For investors considering Armenia or broader regional options, aligning immigration, banking, and tax from the start is key. Explore substance‑backed strategies that meet the rising AML and CRS compliance bar.

Conclusion

OECD and EU reforms are reshaping investment migration: multi‑layer due diligence, stricter CRS compliance, an EU legal reckoning with "golden passport" models, and centralized AML supervision. Advisors who upgrade controls, plan tax residency with substance, and engage banks early will protect clients—and their own practices—in this new environment.

FAQ

What does the OECD mean by "multi‑layer" due diligence?
It means due diligence is not a single check.
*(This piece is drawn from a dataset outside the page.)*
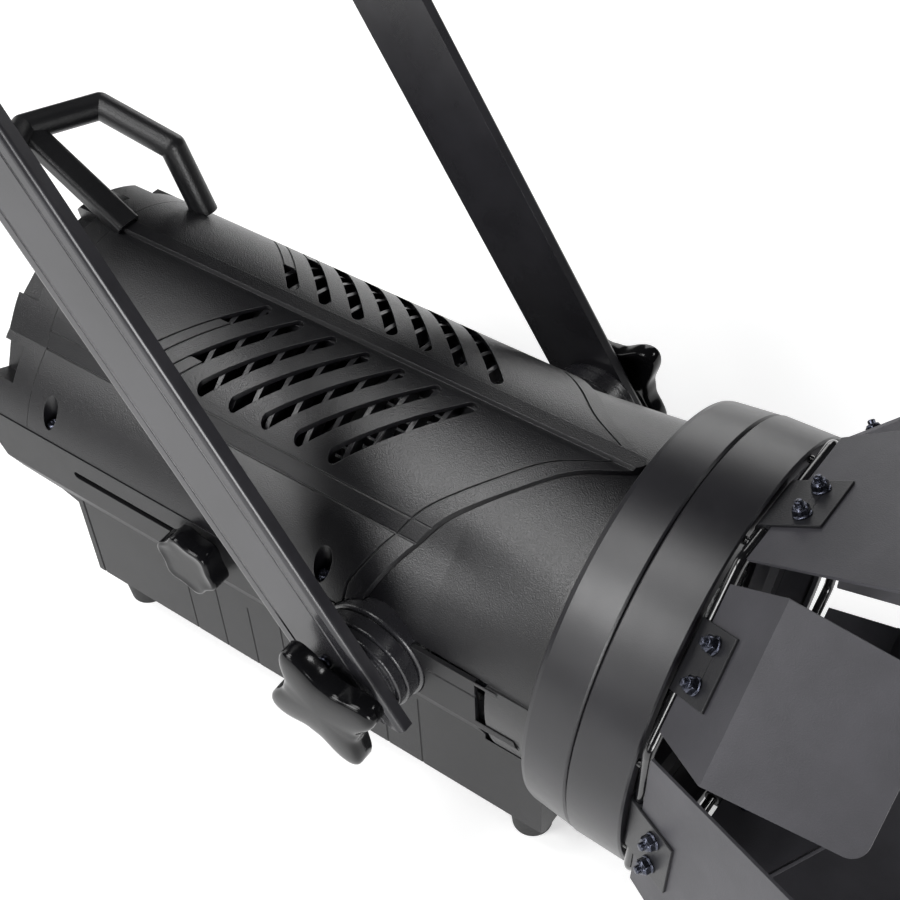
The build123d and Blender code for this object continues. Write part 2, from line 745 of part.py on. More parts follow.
def carriage_plate():
    plate = block(-74, 74, head_y - 2, head_y + 2, -47, 24)
    plate += block(-50, 50, head_y - 2, head_y + 2, 20, 55)
    plate += block(-74, -62, head_y, stem_y + 6, beam_axis_z - 5, beam_axis_z + 5)
    plate -= rod(2.25, (-80, stem_y, beam_axis_z), (-60, stem_y, beam_axis_z))
    for side in (-1, 1):
        plate -= rod(8.05, (side * rail_x, head_y - 5, rail_z), (side * rail_x, head_y + 5, rail_z))
    return plate


def bushing(side):
    start, end = head_y - 10, head_y + 14
    x = side * rail_x
    sleeve = rod(8.0, (x, start, rail_z), (x, end, rail_z))
    return sleeve - rod(rail_radius + running_gap, (x, start - 1, rail_z), (x, end + 1, rail_z))


def heatsink():
    back = head_y + 2.1
    sink = block(-52, 52, back, back + 5, beam_axis_z - 48, beam_axis_z + 48)
    for index in range(17):
        x = -52 + index * 6.4
        sink += block(x, x + 1.6, back + 4, back + 40, beam_axis_z - 48, beam_axis_z + 48)
    return sink


def led_module():
    front = head_y - 2.1
    board = block(-28, 28, front - 2, front, beam_axis_z - 28, beam_axis_z + 28)
    return board + rod(14, (0, front - 3.2, beam_axis_z), (0, front - 1.5, beam_axis_z))


def reflector():
    front = -(head_y - 4.3)
    return turned([(16, front), (17.6, front), (36.5, front + 34), (38.5, front + 34), (38.5, front + 36),
                   (35.0, front + 36)])


fan_front = head_y + 42.6


def fan_frame():
    size = 46
    frame = block(-size, size, fan_front, fan_front + 14, beam_axis_z - size, beam_axis_z + size)
    frame -= rod(43, (0, fan_front - 1, beam_axis_z), (0, fan_front + 20, beam_axis_z))
    back = fan_front + 12
    strut = block(10, 44.5, back, back + 2, -2, 2)
    for angle in (0, 90, 180, 270):
        frame += Location((0, 0, beam_axis_z)) * Location((0, 0, 0), (0, angle, 0)) * strut
    frame += rod(14, (0, back, beam_axis_z), (0, back + 2, beam_axis_z))
    return frame + rod(2.0, (0, fan_front + 2, beam_axis_z), (0, back + 1, beam_axis_z))


def fan_rotor():
    front, back = fan_front + 0.8, fan_front + 11.4
    rotor = rod(17, (0, front, beam_axis_z), (0, back, beam_axis_z))
    for index in range(7):
        blade = Location((0, (front + back) / 2, 0)) * Location((0, 0, 0), (35, 0, 0)) * Box(25, 1.4, 11)
        blade = Location((28.5, 0, 0)) * blade
        rotor += Location((0, 0, beam_axis_z)) * Location((0, 0, 0), (0, index * 360 / 7, 0)) * blade
    rotor &= block(-60, 60, front, back, -60, 60)
    return rotor - rod(2.0 + running_gap, (0, front - 1, beam_axis_z), (0, back + 1, beam_axis_z))


# ---------------------------------------------------------------- inner frame and electrics
def chassis_frame():
    frame = block(-78, 78, -60, 218, -99, -97)
    for side in (-1, 1):
        frame += block(side * 82, side * 84, -36, 28, -95, 30)
        frame += block(side * 74, side * 84, -36, 28, -97, -95)
        frame -= rod(stud_radius + 1.5, (side * 80, 0, 0), (side * 86, 0, 0))
    for y in (-60, 196):
        frame += block(-72, 72, y, y + 2, -99, -26)
        for side in (-1, 1):
            frame -= rod(rail_radius, (side * rail_x, y - 1, rail_z), (side * rail_x, y + 3, rail_z))
    for x, y in foot_places:
        frame -= rod(4, (x, y, -101), (x, y, -95))
    return frame


def guide_rail(side):
    return rod(rail_radius - 0.02, (side * rail_x, -61, rail_z), (side * rail_x, 201, rail_z))


def power_supply():
    case = block(-70, -6, -50, 100, -96.5, -56)
    for index in range(12):
        case -= block(-60, -16, -40 + index * 11, -36 + index * 11, -58, -50)
    return case


def driver_board():
    board = block(6, 70, -30, 110, -90, -88.4)
    parts_on_board = ((18, -10, 7, 18), (40, -8, 9, 22), (58, 20, 6, 12), (22, 40, 10, 9), (46, 64, 12, 14))
    for x, y, size, height in parts_on_board:
        board += block(x - size, x + size, y - size, y + size, -88.5, -88.5 + height)
    for x in (10, 66):
        for y in (-26, 106):
            board += rod(2.5, (x, y, -96.9), (x, y, -89))
    return board


def housing_screws():
    screws = []
    for x, y in screw_places:
        head = rod(3.9, (x, y, seam_z + 5.05), (x, y, seam_z + 7.6))
        screws.append(head + rod(1.9, (x, y, -6), (x, y, seam_z + 6)))
    return screws


# ---------------------------------------------------------------- write every node
save("upper_shell", upper_shell())
save("vent_grilles", vent_grille(-1), vent_grille(1))
save("lower_shell", lower_shell())
save("front_cowl", front_cowl())
save("rear_cap", rear_cap())
save("rear_handle", rear_handle())
save("rear_panel", rear_panel())
save("power_sockets", socket(-66, 12.0, 13.0, 3), socket(-38, 12.0, 13.0, 3))
save("signal_sockets", socket(38, 11.0, 12.0, 5), socket(66, 11.0, 12.0, 5))
save("display", display())
for number, x in enumerate(button_places, start=1):
    save(f"menu_button_{number}", menu_button(x))
save("rubber_feet", *rubber_feet())
save("housing_screws", *housing_screws())
save("chassis_frame", chassis_frame())
save("guide_rails", guide_rail(-1), guide_rail(1))
save("power_supply", power_supply())
save("driver_board", driver_board())

save("front_ring", front_ring())
save("lens", fresnel_lens())
save("lens_retainer", lens_retainer())
save("accessory_ring", accessory_ring())
save("door_frame", door_frame())

blanks = [main_door(), slim_door()]
hinge = door_hinge()
for index, name in enumerate(door_names):
    place = door_place(index)
    shift = main_hinge_shift if index % 2 == 0 else 0.0
    save(f"{name}_door", place * door_with_holes(blanks[index % 2], shift))
    save(f"{name}_door_hinge", *[place * Location((shift, 0, 0)) * piece for piece in hinge])

save("pivot_hubs", *both_sides(pivot_hub()))
save("arm_discs", *both_sides(arm_disc()))
for name, arm in zip(("yoke_arm_left", "yoke_arm_right"), reversed(both_sides(yoke_arm()))):
    save(name, arm)
save("yoke_crossbar", yoke_crossbar())
save("yoke_screws", *yoke_screws())
save("tilt_knob_right", *tilt_knob(right_knob_turn))
save("tilt_knob_left", *[mirror(piece, about=Plane.YZ) for piece in tilt_knob(left_knob_turn)])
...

Program authorities, licensed advisers, and banks must each conduct robust screening, including enhanced source‑of‑wealth verification and ongoing monitoring, to prevent misuse of CBI/RBI schemes.
How does CRS affect investors using CBI/RBI programs?
Banks are instructed to treat CBI/RBI as a risk factor for false tax residency claims. They will probe ties like physical presence, home, and economic interests before accepting a CRS self‑certification and may report accounts accordingly.
What did the EU court decide about Malta's "golden passport"?
In April 2025, the EU's top court ruled Malta's citizenship-by-investment scheme incompatible with EU law, signaling heightened legal risk for similar EU programs.
What is AMLA and when will it start?
The EU's new Anti‑Money Laundering Authority (AMLA) will be based in Frankfurt, is expected to start mid‑2025, and will have 400+ staff with direct supervisory and sanctioning powers over selected high‑risk entities.
Are golden visas and investor residency banned in the EU?
No blanket ban exists, but the EU's AML package brings investor visa pathways firmly under AML/CFT controls, and the ECJ ruling heightens risk for citizenship‑by‑investment models. Programs must demonstrate robust due diligence and legal compliance.